I'm going to get back into my rhythm for about a year before I order my gear and before I do, I just wanted some advice.
A couple years ago I did two oral only cycles.
I was a bit young and started with superDMZ (original) and an ultradrol + lmg cycle. 
A bit harsh for a beginner but at least I had a SERM 
Since then I have just been doing research getting ready for an actual cycle with Test Enanthate
My proposed cycle goes as follows

weeks 1-7
Test E - 250mg/wk

weeks 8-10
Test E - 500mg/wk

weeks 1-12
Arimidex - 0.5mg/EOD

weeks 12-16
Clomiphene - 50/50/25/25

weeks 12-18
DAA - 3g/day

weeks 12-whenever I feel
Creatine of some sort

Possibly add in Tamox if needed for gyno problems. Better safe than sorry
Throughout the cycle I will be taking my fish oil, multi vitamin, and hawthorne berry 

Any advice is much appreciated.
Again, this cycle won't be for another while but I like to have my ducks in a row.
I just want to make sure I can have my list ready for when I go shopping


----------



## Standard Donkey (Oct 5, 2012)

start at 500mg/week none of this 250 shit


----------



## 00lude (Oct 8, 2012)

standard donkey said:


> start at 500mg/week none of this 250 shit


x2


----------



## Vibrant (Oct 8, 2012)

Standard Donkey said:


> start at 500mg/week none of this 250 shit



This^

And I'd add Aromasin to the pct.


----------



## mniajy (Oct 8, 2012)

So once I start PCT, drop the arimidex and start the aromasin with my clomid?

also,

at the 8 week mark should I bump up to 750 mg test or just stick with 500 for the entire cycle?


----------



## AugustWest (Nov 28, 2012)

Your only on for 10 weeks (8 techincally considering it takes 2 for the enth to kick in). You got always up the dosage if you want, but you shouldnt plateu at all with this cycle, esp since its your first.

I agree with Vib and switch the adex for aromasin week 12-16. prollly like  12.5ed weeks 12 & 13, then u can prolly start to lower it. Aromasin has the added bonus of helping to restore test lvls and is also suicidal, so you will get rid of any chance of a rebound.
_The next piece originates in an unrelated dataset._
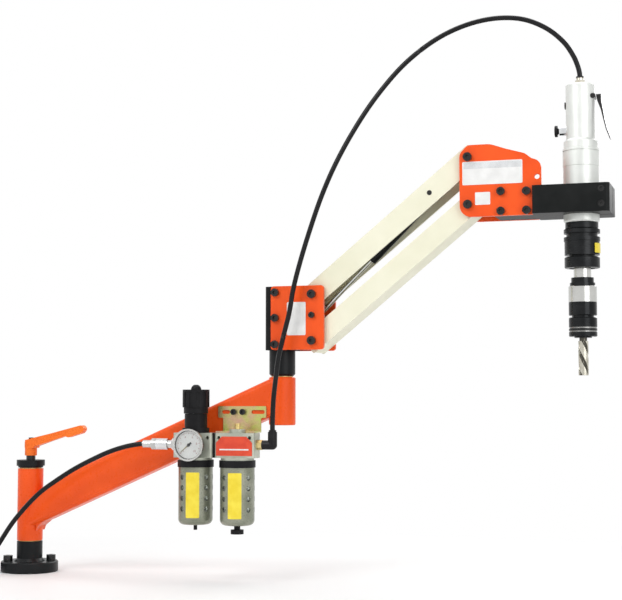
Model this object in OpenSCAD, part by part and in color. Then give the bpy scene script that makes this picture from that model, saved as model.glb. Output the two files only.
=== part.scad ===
// Arm tapping machine: a bench-mounted, air-driven tapping head carried by a
// swivelling cast arm and a parallel-link arm that a gas strut holds up.
// Millimetres. +Z is up, +X runs along the arm, -Y is the operator's side.
// The origin is the centre of the base flange, on the bench top.

/* [Base] */
// Diameter of the base flange
flange_d = 98; // [90:1:120]
// Thickness of the base flange
flange_t = 18; // [14:1:24]
// Diameter of the post that stands on the flange, and of the column above it
column_d = 44; // [42:1:52]
// Height of the post above the flange
post_h = 34; // [26:1:50]
// Diameter of the spindle that the column turns on
spindle_d = 28; // [24:1:30]
// Diameter of the circle that the base bolts lie on
bolt_circle_d = 73; // [70:1:76]
// Angle of the fitted pair of base bolts, from the X axis
bolt_turn = 28; // [0:1:90]
// Reach of the base bolts below the bench top
bolt_reach = 22; // [10:1:40]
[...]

Also if your not adding nolva to the clomid, up the clomid dose.  100/75/50/50

id personally add nolva either way and run it 20/20/20/20 along with the clomid dose, but thats up to you. running both wreak havoc on some ppls emotions. but nolva is proven to have great synergy with clomid. since your not using hcg mite be worth it to consider a bit more aggressive PCT


----------



## muscleicon (Dec 19, 2012)

500 mg per week min.


----------